By Associated Press - Tuesday, April 11, 2017

GRENADA, Miss. (AP) - Mississippi’s attorney general is suing companies it accuses of dumping toxic chemicals in Grenada and Water Valley that polluted the groundwater and air.

The attorney general’s office filed two lawsuits Friday after outcry from residents and a U.S. congressman, The Clarion-Ledger reported (https://on.thec-l.com/2o3JM9W ).

One lawsuit filed in Grenada County alleges that a Grenada plant which manufactured hubcaps dumped cancer-causing Trichloroethylene (TCE) onto land where a subdivision was built.

“Knowing that it is out there, it makes me scared,” said Johnnie Williams, a resident of the Eastern Heights subdivision right next to the Grenada Manufacturing facility.

Textron, one of the companies being sued, said in a statement that it owned the plant for a short time decades ago and is “working to understand the historic operations of the site.”

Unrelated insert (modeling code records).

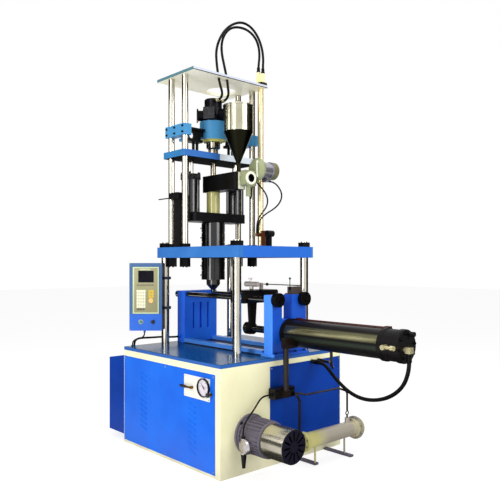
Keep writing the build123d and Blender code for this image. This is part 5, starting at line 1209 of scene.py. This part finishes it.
@dataclass
class InjectionDetails:
    """Trim of the injection unit: tie rods, heater clamps, hopper bead and worm eye."""

    body: str = "injection_unit"
    rod_foot: float = 2000.0
    heater_low: float = 1404.0
    heater_pitch: float = 85.67
    heater_count: int = 6
    clamp_height: float = 0.46
    hopper_rim: Point = (30.0, 54.0, 2914.5)
    bead_radius: float = 131.5
    bead_roll: float = 4.6
    worm_eye: Point = (91.2, 114.0, 2288.0)

    def build(self) -> None:
        """Make the trim of the injection unit."""
        self._tie_rods()
        self._heater_clamps()
        self._hopper_rim()
        self._worm_eye()

    def _tie_rods(self) -> None:
        """Make the black tie rods of the injection cylinders."""
        rod = Bench.turned("cylinder_tie_rods", [(8, 0), (8, 40), (7.2, 41), (7.2, 250), (8, 251),
                                                 (8, 293.5)], (0, 0, 0), Side.UP, 16)
        places = [shift((x + dx, y + dy, self.rod_foot)) for x, y in CYLINDER_AXES
                  for dx, dy in product((-ROD_OFFSET, ROD_OFFSET), repeat=2)]
        Bench.fit(Bench.repeat(rod, places), BLACK_OXIDE, "cylinder_black", self.body)

    def _heater_clamps(self) -> None:
        """Make the clamp ears and the terminal caps of the heater bands."""
        ear = Bench.block("heater_clamps", (104, -9, -24), (116, 9, 24))
        Bench.sink_face(ear, Side.RIGHT, 4, 3)
        Bench.soften(ear, 1.2, 1)
        cap = Bench.turned("heater_terminals", [(11, 0), (11, 12), (8, 16), (8, 24), (5, 26)],
                           (103, 0, 0), Side.RIGHT, 16)
        bands = [shift((*BARREL_AXIS,
                        self.heater_low + self.heater_pitch * (band + self.clamp_height)))
                 for band in range(self.heater_count)]
        for pattern, angle, finish in ((ear, 150, HEATER_STEEL), (cap, 205, KNOB_BLACK)):
            places = [band @ turn_about("Z", angle) for band in bands]
            Bench.fit(Bench.repeat(pattern, places), finish, "heater_steel", self.body)

    def _hopper_rim(self) -> None:
        """Roll a bead round the hopper's rim."""
        Bench.clear()
        bpy.ops.mesh.primitive_torus_add(
            major_radius=self.bead_radius * METRE, minor_radius=self.bead_roll * METRE,
            major_segments=72, minor_segments=12, location=Vector(self.hopper_rim) * METRE)
        bead = bpy.context.object
        bead.name = "hopper_bead"
        Bench.settle(bead)
        bpy.ops.object.shade_smooth()
        Bench.fit(bead, HOPPER_STEEL, "hopper_steel", self.body)

    def _worm_eye(self) -> None:
        """Line the eye of the worm box and put the worm's nut into it."""
        x, y, z = self.worm_eye
        liner = Bench.turned("worm_eye_liner", [(35.8, 0), (35.8, 39), (33.8, 40.4), (33.2, 4)],
                             self.worm_eye, Side.RIGHT, 36)
        Bench.fit(liner, BLACK_OXIDE, "gear_cream", self.body)
        nut = Bench.repeat(Fasteners().hex_bolt("worm_nut", 27),
                           [seat((x + 4.4, y, z), Side.RIGHT, 14)])
        Bench.fit(nut, LEVER_STEEL, "gear_cream", self.body)


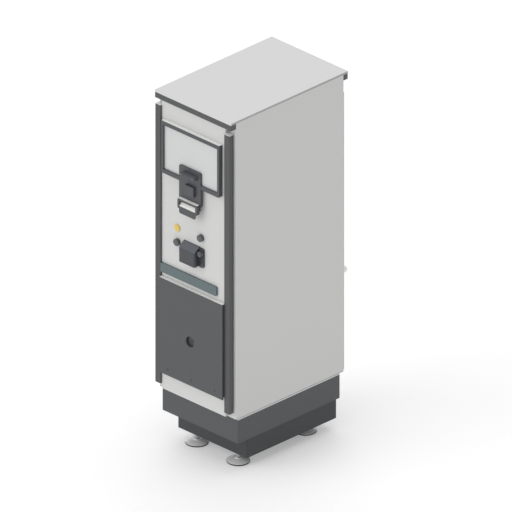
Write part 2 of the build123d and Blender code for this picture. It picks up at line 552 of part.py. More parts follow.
hood_x = plate_x + 2.0
hood_z1 = plate_z1 - 24.0
CARD_W, CARD_H, CARD_DEEP = 60.0, 3.0, 22.0
with BuildPart() as card_hood:
    with BuildSketch(Plane.YZ.offset(hood_x - HOOD_W / 2)):
        with BuildLine():
            Polyline((mouth_back, hood_z1), (front_y - HOOD_PROUD, hood_z1),
                     (front_y - HOOD_PROUD, hood_z1 - 9), (mouth_back, hood_z1 - HOOD_H),
                     (mouth_back, hood_z1))
        make_face()
    extrude(amount=HOOD_W)
    slab(hood_x - CARD_W / 2, hood_x + CARD_W / 2, hood_z1 - 6, hood_z1 - 6 + CARD_H,
         front_y - HOOD_PROUD + CARD_DEEP, CARD_DEEP, Mode.SUBTRACT)
card_hood.part.label = "card_hood"
export_step(card_hood.part, "parts/card_hood.step")

block_x = plate_x + 6.8
block_z1 = plate_z1 - 79.0
with BuildPart() as contactless_reader:
    slab(block_x - BLOCK_W / 2, block_x + BLOCK_W / 2, block_z1 - BLOCK_H, block_z1,
         mouth_back, BLOCK_PROUD - PLATE_PROUD)
    fillet(contactless_reader.faces().sort_by(Axis.Y)[0].edges(), 1.5)
contactless_reader.part.label = "contactless_reader"
export_step(contactless_reader.part, "parts/contactless_reader.step")

with BuildPart() as note_mouth:
    slab(plate_x - MOUTH_W / 2, plate_x + MOUTH_W / 2, mouth_z0, mouth_z1,
         mouth_back, MOUTH_PROUD - PLATE_PROUD, corner=MOUTH_CORNER)
    slab(plate_x - LIP_W / 2, plate_x + LIP_W / 2, note_z0 - LIP_H - 4, note_z0,
         front_y - MOUTH_PROUD + LIP_T, LIP_T, corner=MOUTH_CORNER)
    slab(plate_x - MOUTH_OPEN_W / 2, plate_x + MOUTH_OPEN_W / 2, note_z0, note_z1,
         mouth_back, MOUTH_PROUD - PLATE_PROUD, Mode.SUBTRACT)
note_mouth.part.label = "note_mouth"
export_step(note_mouth.part, "parts/note_mouth.step")

with BuildPart() as mouth_light:
    with BuildSketch(Plane.YZ.offset(plate_x - MOUTH_OPEN_W / 2)):
        with BuildLine():
            Polyline((mouth_back, note_z0), (front_y - MOUTH_PROUD + 1, note_z0),
                     (front_y - MOUTH_PROUD + 1, note_z0 + 1.5), (mouth_back - 2, slot_z0),
                     (mouth_back, slot_z0), (mouth_back, note_z0))
        make_face()
    extrude(amount=MOUTH_OPEN_W)
mouth_light.part.label = "mouth_light"
export_step(mouth_light.part, "parts/mouth_light.step")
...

A second lawsuit filed in Yalobusha County names several companies as defendants. It states that TCE from storage tanks leeched into the soil and groundwater beneath a manufacturing plant there.

The suit alleges a recent groundwater sampling from the vicinity tested for TCE at 297,000 parts per billion, 59,400 times the EPA’s contaminant level.

“These types of cases are unusual,” Mississippi Attorney General Jim Hood said in a statement Tuesday. “Only over the course of the past year have the State and this Office come to fully appreciate the true breadth and depth of the problems in Grenada and Water Valley, and the threat posed to our resources and our citizens.

The companies involved “have taken no effective steps to stem the tide of the toxic plumes they have created and have shown no willingness to finally put a stop to the migration of these plumes away from their dumping grounds into our state’s resources,” Hood added.

Grenada and Water Valley are about 30 miles apart, in an area between Jackson and Memphis, Tennessee.